Written task: Pull every line containing the word "piece" from the records.

Provided records:
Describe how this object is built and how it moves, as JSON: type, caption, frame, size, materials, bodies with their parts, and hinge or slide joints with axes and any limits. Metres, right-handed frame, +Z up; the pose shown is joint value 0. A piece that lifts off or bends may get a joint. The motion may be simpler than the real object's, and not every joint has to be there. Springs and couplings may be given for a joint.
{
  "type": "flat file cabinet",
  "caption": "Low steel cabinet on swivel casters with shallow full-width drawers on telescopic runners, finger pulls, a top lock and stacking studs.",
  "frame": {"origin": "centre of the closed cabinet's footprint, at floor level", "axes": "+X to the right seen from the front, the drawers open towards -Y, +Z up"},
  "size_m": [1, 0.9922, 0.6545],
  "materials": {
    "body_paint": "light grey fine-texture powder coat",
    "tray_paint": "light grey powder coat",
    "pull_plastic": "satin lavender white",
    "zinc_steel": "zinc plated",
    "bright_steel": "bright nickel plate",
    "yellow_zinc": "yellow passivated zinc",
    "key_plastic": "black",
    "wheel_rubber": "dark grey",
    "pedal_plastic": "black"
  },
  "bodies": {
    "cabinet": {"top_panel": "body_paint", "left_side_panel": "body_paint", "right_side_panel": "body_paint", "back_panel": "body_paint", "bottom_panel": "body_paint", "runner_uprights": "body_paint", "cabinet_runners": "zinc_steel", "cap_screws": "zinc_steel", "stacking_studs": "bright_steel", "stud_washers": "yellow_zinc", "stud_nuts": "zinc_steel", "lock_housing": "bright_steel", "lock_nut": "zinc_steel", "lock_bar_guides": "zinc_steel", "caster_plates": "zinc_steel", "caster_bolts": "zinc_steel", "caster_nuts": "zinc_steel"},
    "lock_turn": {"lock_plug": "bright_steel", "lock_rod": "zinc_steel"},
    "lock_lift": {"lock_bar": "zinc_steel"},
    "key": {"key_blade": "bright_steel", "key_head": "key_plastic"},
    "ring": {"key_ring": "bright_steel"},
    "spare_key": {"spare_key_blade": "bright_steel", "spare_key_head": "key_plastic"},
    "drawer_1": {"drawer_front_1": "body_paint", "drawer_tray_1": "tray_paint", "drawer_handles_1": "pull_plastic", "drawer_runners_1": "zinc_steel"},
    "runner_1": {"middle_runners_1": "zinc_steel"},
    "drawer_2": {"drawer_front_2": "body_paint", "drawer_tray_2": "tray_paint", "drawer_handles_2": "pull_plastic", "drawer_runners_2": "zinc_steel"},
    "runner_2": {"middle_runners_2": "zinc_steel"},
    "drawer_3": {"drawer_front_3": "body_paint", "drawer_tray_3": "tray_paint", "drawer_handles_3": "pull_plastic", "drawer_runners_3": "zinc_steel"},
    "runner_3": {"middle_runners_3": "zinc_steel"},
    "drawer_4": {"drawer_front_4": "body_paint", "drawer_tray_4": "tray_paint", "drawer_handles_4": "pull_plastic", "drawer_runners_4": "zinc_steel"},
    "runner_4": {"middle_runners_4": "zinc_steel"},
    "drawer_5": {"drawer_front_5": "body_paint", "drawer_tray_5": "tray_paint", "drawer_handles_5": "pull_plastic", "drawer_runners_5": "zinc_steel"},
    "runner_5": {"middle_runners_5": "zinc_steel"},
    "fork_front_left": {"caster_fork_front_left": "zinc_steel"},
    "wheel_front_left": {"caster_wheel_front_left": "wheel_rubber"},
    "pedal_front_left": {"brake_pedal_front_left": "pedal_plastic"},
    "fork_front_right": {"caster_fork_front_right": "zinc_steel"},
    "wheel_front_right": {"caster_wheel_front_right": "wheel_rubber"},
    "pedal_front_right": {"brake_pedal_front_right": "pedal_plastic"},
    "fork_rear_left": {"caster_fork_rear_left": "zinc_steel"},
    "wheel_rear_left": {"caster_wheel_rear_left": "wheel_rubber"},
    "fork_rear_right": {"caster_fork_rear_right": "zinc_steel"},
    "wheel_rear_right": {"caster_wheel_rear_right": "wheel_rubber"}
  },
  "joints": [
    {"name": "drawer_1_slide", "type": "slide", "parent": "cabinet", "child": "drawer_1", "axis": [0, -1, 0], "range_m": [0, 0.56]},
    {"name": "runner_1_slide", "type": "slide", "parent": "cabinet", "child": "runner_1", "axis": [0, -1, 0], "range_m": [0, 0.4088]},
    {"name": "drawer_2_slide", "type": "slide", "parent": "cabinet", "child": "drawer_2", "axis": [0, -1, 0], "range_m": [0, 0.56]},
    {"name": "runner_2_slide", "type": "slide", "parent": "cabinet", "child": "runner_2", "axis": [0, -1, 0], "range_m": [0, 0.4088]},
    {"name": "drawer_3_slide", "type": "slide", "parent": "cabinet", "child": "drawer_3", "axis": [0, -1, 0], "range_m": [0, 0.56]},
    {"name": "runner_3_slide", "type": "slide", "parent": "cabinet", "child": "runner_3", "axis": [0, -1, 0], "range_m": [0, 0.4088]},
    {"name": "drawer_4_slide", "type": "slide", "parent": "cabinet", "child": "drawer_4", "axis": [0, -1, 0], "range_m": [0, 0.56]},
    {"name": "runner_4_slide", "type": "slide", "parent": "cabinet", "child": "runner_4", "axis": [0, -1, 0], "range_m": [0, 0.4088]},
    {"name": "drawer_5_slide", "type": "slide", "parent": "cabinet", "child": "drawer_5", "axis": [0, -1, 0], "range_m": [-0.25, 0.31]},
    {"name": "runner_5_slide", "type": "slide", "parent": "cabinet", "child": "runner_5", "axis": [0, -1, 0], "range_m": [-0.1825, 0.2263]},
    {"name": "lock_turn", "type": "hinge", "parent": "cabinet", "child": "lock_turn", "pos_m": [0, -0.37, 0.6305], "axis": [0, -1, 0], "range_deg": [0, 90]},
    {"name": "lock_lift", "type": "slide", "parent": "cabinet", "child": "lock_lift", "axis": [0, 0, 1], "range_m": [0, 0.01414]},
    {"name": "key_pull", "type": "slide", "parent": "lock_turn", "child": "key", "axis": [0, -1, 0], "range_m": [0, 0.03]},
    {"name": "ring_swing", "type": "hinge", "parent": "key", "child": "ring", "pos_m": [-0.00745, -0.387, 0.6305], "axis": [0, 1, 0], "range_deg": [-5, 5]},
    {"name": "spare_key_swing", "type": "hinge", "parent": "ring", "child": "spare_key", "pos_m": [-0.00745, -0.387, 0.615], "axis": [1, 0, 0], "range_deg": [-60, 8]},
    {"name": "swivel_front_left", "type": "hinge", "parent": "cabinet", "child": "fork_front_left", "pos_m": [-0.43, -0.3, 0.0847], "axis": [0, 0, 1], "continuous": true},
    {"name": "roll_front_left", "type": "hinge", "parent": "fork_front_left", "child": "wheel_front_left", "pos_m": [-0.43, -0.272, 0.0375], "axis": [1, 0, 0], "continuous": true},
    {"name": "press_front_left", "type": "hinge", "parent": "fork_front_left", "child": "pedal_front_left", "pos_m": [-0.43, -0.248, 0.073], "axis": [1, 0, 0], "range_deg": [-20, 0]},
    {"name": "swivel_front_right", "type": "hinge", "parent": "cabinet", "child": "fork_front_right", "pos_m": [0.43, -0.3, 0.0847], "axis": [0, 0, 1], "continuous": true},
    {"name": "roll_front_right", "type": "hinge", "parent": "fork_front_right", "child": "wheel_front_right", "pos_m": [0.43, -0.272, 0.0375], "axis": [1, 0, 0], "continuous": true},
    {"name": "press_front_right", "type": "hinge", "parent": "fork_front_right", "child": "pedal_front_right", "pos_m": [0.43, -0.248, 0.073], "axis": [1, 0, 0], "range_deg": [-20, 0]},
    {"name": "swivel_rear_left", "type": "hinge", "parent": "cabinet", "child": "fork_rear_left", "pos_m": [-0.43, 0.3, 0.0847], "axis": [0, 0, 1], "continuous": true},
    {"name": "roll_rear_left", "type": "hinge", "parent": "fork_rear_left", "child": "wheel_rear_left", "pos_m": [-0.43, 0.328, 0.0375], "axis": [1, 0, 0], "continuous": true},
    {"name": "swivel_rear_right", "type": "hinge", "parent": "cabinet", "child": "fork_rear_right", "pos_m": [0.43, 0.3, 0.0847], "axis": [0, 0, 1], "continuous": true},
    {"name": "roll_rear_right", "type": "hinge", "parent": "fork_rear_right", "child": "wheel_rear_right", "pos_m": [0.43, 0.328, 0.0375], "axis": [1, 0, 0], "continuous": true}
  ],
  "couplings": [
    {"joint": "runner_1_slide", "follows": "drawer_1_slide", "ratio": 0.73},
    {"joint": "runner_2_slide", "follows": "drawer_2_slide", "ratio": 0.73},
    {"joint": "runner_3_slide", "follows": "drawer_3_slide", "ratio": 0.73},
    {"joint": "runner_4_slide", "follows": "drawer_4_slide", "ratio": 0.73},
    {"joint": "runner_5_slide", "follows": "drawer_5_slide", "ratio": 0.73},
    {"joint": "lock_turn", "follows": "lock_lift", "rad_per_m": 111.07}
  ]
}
* * *
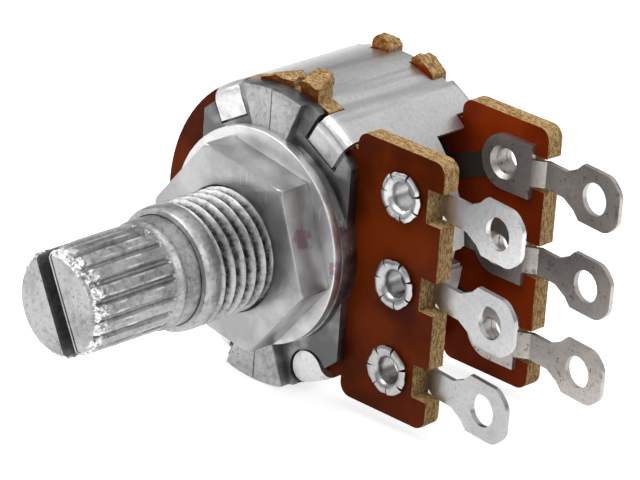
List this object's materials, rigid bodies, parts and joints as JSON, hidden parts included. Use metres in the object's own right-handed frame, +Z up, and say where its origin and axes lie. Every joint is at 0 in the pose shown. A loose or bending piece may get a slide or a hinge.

Task answer:
Describe how this object is built and how it moves, as JSON: type, caption, frame, size, materials, bodies with their parts, and hinge or slide joints with axes and any limits. Metres, right-handed frame, +Z up; the pose shown is joint value 0. A piece that lifts off or bends may get a joint. The motion may be simpler than the real object's, and not every joint has to be there. Springs and couplings may be given for a joint.
List this object's materials, rigid bodies, parts and joints as JSON, hidden parts included. Use metres in the object's own right-handed frame, +Z up, and say where its origin and axes lie. Every joint is at 0 in the pose shown. A loose or bending piece may get a slide or a hinge.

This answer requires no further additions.